[WHAT IS NEEDED]: Your reply should be a single number: how many lines contain the string "with".

[DATA PROVIDED]:
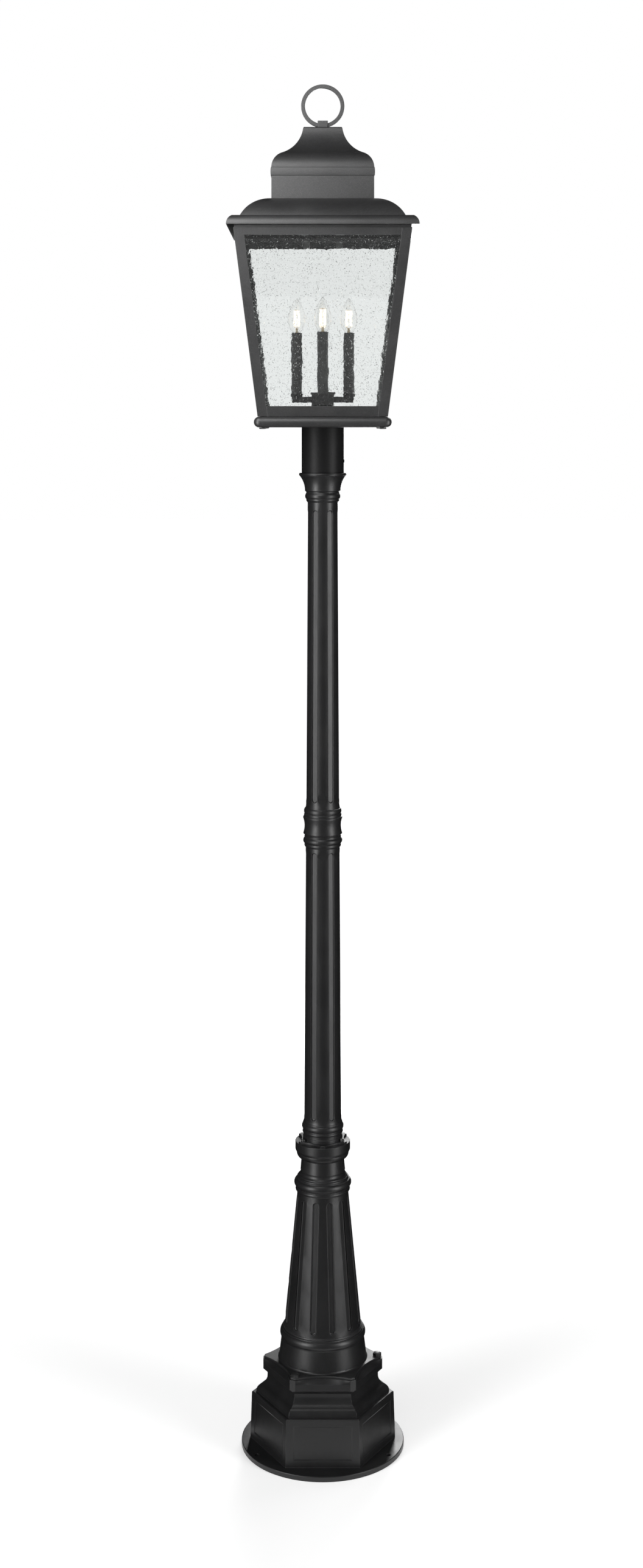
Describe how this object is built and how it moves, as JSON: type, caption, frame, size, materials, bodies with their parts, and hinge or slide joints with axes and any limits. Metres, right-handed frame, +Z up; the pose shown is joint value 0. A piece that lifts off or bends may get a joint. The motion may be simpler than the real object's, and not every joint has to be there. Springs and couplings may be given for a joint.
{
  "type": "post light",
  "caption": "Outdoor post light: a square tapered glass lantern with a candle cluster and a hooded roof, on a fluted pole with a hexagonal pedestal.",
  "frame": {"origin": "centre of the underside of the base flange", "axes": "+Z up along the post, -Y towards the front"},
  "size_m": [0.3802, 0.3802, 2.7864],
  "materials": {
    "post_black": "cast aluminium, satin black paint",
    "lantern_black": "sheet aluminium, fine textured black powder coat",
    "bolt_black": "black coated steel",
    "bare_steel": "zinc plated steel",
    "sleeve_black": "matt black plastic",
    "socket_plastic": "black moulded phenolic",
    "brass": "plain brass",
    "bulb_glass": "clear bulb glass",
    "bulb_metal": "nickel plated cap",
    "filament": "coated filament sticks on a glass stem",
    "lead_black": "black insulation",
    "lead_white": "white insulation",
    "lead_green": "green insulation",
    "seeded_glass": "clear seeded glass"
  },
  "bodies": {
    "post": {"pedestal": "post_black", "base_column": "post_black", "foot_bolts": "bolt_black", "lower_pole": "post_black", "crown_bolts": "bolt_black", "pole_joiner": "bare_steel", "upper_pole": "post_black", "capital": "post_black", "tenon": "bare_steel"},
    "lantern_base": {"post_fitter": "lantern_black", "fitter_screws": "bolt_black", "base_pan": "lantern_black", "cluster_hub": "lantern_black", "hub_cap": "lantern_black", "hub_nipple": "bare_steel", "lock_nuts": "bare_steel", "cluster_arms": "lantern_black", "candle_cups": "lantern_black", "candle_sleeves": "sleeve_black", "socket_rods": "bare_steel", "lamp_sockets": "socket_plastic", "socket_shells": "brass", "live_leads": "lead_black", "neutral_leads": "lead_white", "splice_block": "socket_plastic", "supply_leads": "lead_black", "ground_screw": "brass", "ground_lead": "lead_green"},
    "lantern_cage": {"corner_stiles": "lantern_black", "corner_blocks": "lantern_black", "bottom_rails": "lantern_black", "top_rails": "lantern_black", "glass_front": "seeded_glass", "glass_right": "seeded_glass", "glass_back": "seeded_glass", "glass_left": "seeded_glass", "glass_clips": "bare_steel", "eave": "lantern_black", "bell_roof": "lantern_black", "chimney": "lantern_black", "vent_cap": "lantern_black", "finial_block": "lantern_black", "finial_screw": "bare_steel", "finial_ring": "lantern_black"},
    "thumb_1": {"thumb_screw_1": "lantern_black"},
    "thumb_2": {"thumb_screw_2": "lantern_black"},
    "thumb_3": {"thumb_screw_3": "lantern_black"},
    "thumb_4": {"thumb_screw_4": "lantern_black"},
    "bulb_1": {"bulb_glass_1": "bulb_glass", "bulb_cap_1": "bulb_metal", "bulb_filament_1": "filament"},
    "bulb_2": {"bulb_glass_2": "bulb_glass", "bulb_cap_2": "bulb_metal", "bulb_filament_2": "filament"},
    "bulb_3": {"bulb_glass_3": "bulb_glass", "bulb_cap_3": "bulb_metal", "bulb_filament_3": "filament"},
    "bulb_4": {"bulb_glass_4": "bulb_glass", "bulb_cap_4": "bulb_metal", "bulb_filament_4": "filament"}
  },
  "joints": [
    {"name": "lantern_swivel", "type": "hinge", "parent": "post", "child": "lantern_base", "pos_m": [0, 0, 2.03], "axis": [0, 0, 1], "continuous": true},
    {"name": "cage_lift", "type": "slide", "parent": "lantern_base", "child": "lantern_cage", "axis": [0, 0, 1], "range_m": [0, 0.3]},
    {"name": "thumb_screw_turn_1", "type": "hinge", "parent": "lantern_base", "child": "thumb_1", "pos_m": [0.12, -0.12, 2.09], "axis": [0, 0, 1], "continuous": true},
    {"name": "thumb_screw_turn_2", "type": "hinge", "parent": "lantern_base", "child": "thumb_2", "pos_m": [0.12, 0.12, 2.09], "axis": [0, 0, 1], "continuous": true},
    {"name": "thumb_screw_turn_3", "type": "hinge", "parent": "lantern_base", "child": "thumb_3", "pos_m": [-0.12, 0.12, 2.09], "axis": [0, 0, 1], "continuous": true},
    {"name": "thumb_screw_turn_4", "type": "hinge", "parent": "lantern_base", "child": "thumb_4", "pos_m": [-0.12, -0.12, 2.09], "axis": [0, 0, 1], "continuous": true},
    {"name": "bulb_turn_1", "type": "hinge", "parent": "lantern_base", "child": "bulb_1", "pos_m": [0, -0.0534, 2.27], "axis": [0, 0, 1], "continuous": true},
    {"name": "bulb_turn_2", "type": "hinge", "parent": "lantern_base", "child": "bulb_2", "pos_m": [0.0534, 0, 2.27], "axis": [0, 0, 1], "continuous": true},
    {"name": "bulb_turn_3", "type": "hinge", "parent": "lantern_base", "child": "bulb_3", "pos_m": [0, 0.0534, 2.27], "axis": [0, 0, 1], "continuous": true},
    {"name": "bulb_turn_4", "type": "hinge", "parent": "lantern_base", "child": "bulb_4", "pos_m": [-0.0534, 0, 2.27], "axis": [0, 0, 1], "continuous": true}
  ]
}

[THE SOLUTION]: 2